Born in Prague (CZ), studied physics. Started with algol programming on GEAR-1 in Rez of the shell model of nuclei in 1966. Moved to Bergen, Norway. Dr. philos. in 1977, atomic collisions, ionization... Full Bio

I start my activity on these pages by pointing to a security problem we have here. I found it when viewing one of my comments to a news article where a new comment appeared:
http://www.scientificblogging.com/comments/24095/Re_2009_Peer_Review_Sur...
I thus wrote there this, which indeed is unfortunately true:
The comment by Tiffany is a spam. It only says "Nice" but points to some shop with cheap bracelets.
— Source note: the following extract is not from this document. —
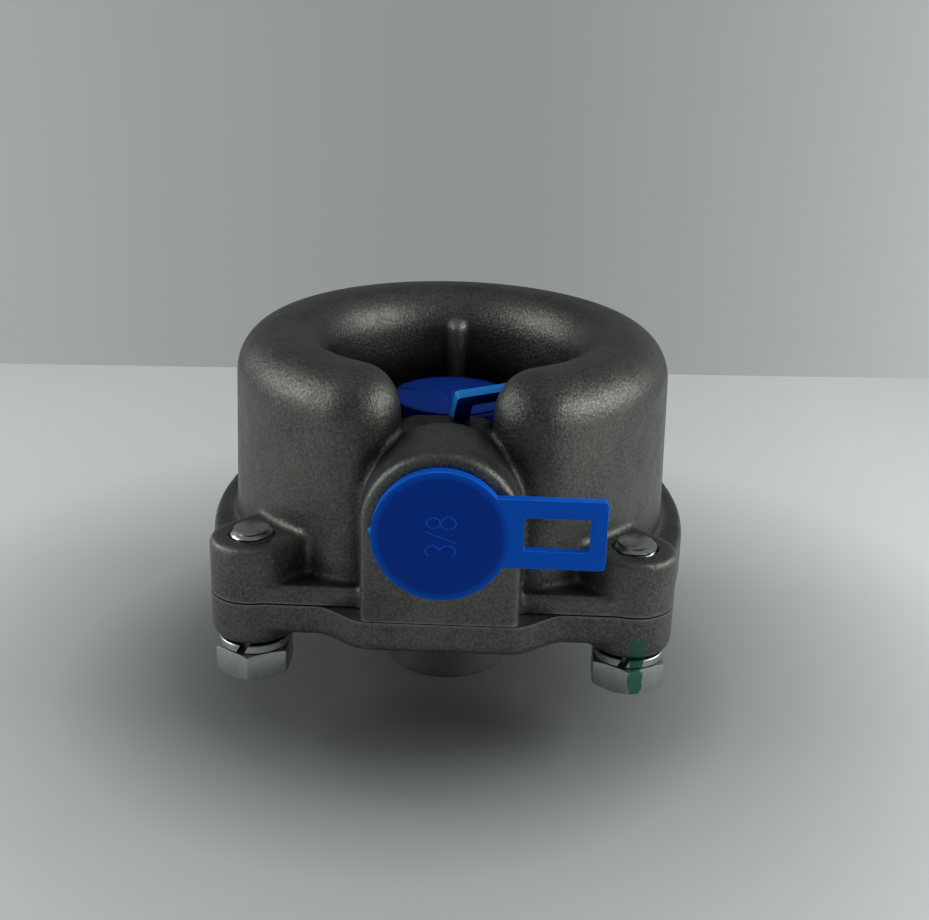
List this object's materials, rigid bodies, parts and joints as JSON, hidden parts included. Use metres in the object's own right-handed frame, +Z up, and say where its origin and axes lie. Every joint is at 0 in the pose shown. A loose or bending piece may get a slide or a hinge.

Tiffany should be removed and then one can remove also this comment.


I would think that it should not be possible to insert a link into the signature.

This is opening this site to miscreants
who could link us to phishing sites. This should be fixed!

My warning appears as
http://www.scientificblogging.com/comments/24110/comment_Tiffany
and it should really be fixed. If people want to link to their pages, they must have account here.


Comments

Hank's picture
I agree that spam is a big problem but people are overloaded with login/registration requirements for every site they want to visit so we had a discussion a year or so back and decided to open it up to anonymous comments.   We have to have links because it's a science site - people reference - but for anonymous people the links have the nofollow attribute.   So they are basically useless but still annoying.

When we get spam links like you mentioned we ban the IP address but if someone is determined to fill out the captcha and leave a comment, they will do it and it will stick until a moderator removes it.   Bots obviously don't work - we get hundreds of those per day trying to get in - but  a captcha designed to work for people will be manipulated by an actual person.

Generally, I think we could ban all of China and not have any drop in readership but have a huge drop in spam.  That seems a little heavy-handed, though.

If anyone who reads this is an expert in spam deterrents and wants to pitch in and help, send me an email.

adaptivecomplexity's picture
I like low barriers for commenting as well. Anyone who's tried to comment on a site they only visit occasionally can vouch for the fact that registration can be a strong deterrent to commenting. I think here is a decent balance here - spam that gets through the captcha generally doesn't last too long.

Hank's picture
The really crafty ones go so far as to create an account but we only run cron once an hour so even those are usually gone.   The ones last night only stayed because there were so many.    It inspired a comment deletion page for moderators so even spammers do us a favor at times.

Ladislav Kocbach's picture
Thank you for your comments, and I appreciate that this comment is taken seriously. But ...
What I meant was this link being in the signature as a problem. A link in the body of the comment one can not do anything about, and I think most people (readers) actually look where a link points (at least I do - in the "status" field of the browser). I looked at this "Nice", and then wondered which writer on this blog would make such a meaningless comment, and I was about to click on the Tiffany link, without checking where it points - it was supposed to point to the page of the writer!

So what I meant, in short, is that the script which sets up the signature should not allow other links than links to the registered users of this site. That I suppose can be done quite easily.